TASK DESCRIPTION ::
Below are some records. Pull every line that contains the word "bodies".

DATA FOR THE TASK ::
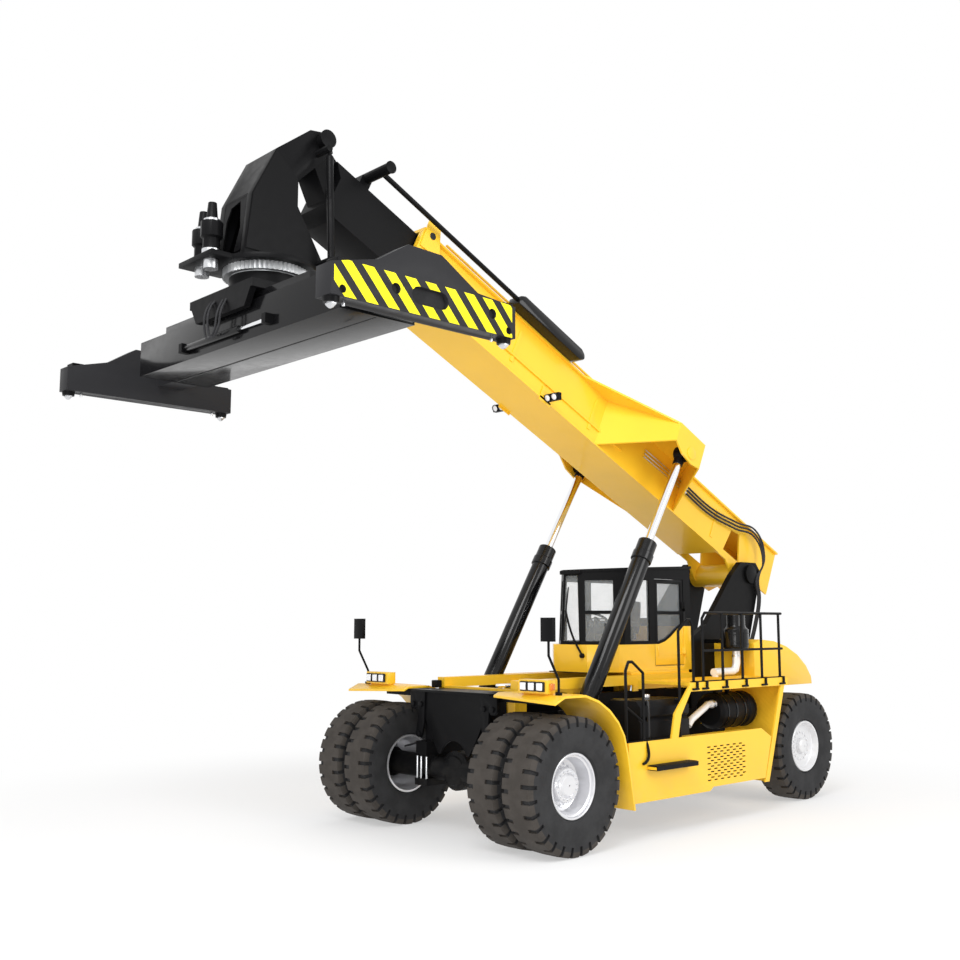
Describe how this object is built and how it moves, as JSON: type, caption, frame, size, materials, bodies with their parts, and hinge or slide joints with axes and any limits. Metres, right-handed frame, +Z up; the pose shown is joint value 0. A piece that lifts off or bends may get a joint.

...

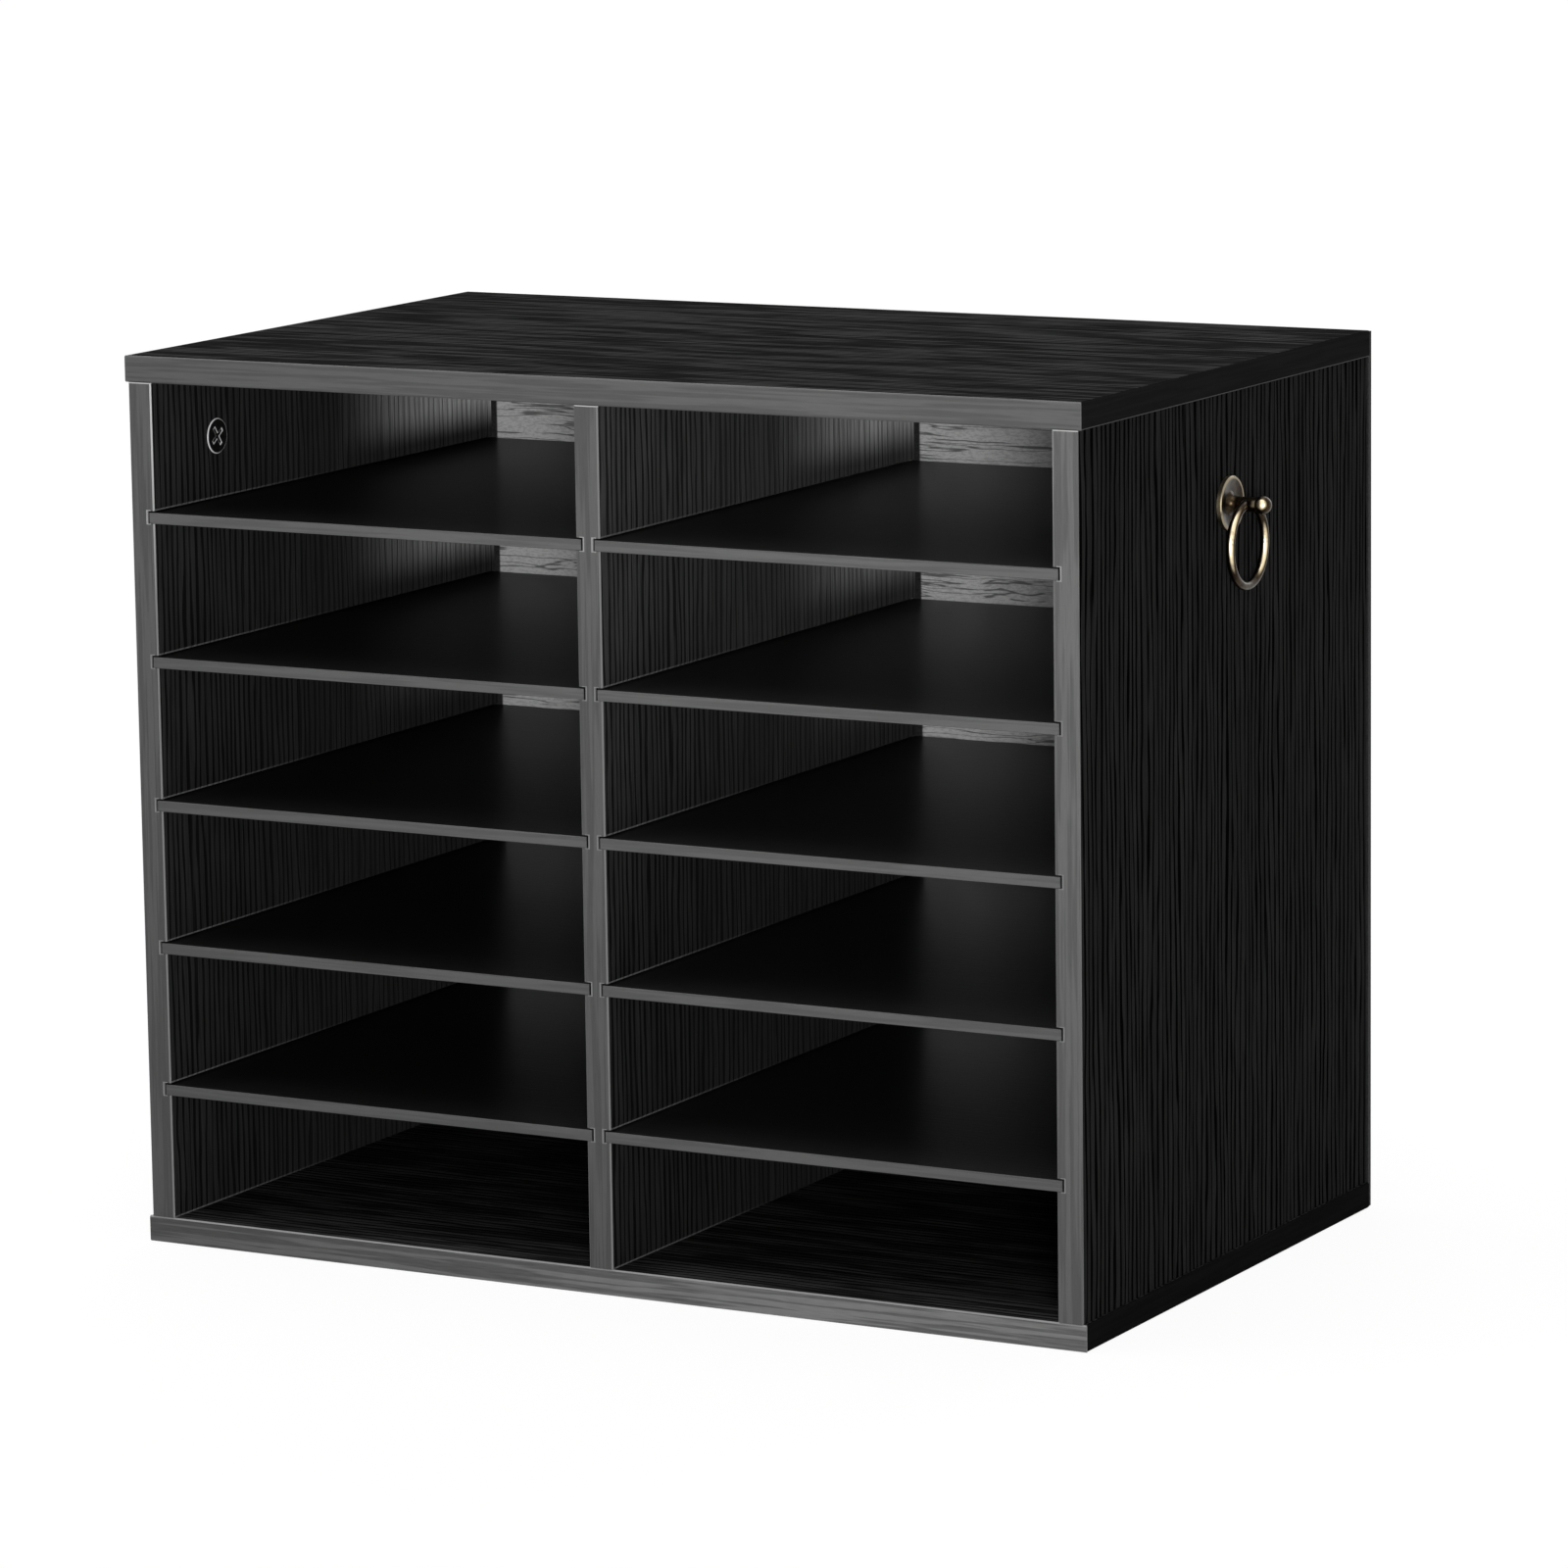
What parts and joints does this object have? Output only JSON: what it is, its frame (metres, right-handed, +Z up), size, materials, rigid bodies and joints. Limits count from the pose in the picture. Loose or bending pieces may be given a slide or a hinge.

...

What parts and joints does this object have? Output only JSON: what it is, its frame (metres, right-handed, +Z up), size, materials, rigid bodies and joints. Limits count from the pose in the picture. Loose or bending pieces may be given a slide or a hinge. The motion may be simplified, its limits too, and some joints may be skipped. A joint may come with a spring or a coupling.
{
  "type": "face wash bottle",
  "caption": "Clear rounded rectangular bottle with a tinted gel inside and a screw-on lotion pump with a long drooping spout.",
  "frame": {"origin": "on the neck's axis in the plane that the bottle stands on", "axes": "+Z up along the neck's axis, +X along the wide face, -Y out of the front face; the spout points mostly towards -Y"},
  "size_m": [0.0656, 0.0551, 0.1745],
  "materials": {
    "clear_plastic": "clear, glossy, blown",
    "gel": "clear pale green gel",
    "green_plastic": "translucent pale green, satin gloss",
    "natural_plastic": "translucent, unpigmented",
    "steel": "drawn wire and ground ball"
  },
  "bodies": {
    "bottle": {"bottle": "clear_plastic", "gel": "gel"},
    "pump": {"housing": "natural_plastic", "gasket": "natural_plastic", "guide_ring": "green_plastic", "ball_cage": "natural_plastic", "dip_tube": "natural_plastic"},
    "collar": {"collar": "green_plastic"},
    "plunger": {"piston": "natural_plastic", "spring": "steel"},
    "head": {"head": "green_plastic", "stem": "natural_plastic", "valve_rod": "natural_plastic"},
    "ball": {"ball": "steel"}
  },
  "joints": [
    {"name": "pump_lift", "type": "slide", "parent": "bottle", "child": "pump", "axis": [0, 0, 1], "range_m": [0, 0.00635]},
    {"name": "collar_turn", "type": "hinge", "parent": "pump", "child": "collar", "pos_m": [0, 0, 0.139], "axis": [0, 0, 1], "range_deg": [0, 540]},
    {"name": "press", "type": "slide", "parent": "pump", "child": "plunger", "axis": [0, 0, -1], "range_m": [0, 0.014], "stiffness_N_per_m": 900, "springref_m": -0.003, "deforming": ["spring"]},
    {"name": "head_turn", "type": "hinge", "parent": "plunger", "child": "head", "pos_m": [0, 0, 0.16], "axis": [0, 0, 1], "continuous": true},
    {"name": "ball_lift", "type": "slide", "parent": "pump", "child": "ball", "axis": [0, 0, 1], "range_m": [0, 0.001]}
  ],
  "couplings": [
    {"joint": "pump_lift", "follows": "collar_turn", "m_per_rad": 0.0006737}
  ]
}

EXERCISE OUTPUT ::
Describe how this object is built and how it moves, as JSON: type, caption, frame, size, materials, bodies with their parts, and hinge or slide joints with axes and any limits. Metres, right-handed frame, +Z up; the pose shown is joint value 0. A piece that lifts off or bends may get a joint.
What parts and joints does this object have? Output only JSON: what it is, its frame (metres, right-handed, +Z up), size, materials, rigid bodies and joints. Limits count from the pose in the picture. Loose or bending pieces may be given a slide or a hinge.
What parts and joints does this object have? Output only JSON: what it is, its frame (metres, right-handed, +Z up), size, materials, rigid bodies and joints. Limits count from the pose in the picture. Loose or bending pieces may be given a slide or a hinge. The motion may be simplified, its limits too, and some joints may be skipped. A joint may come with a spring or a coupling.
  "bodies": {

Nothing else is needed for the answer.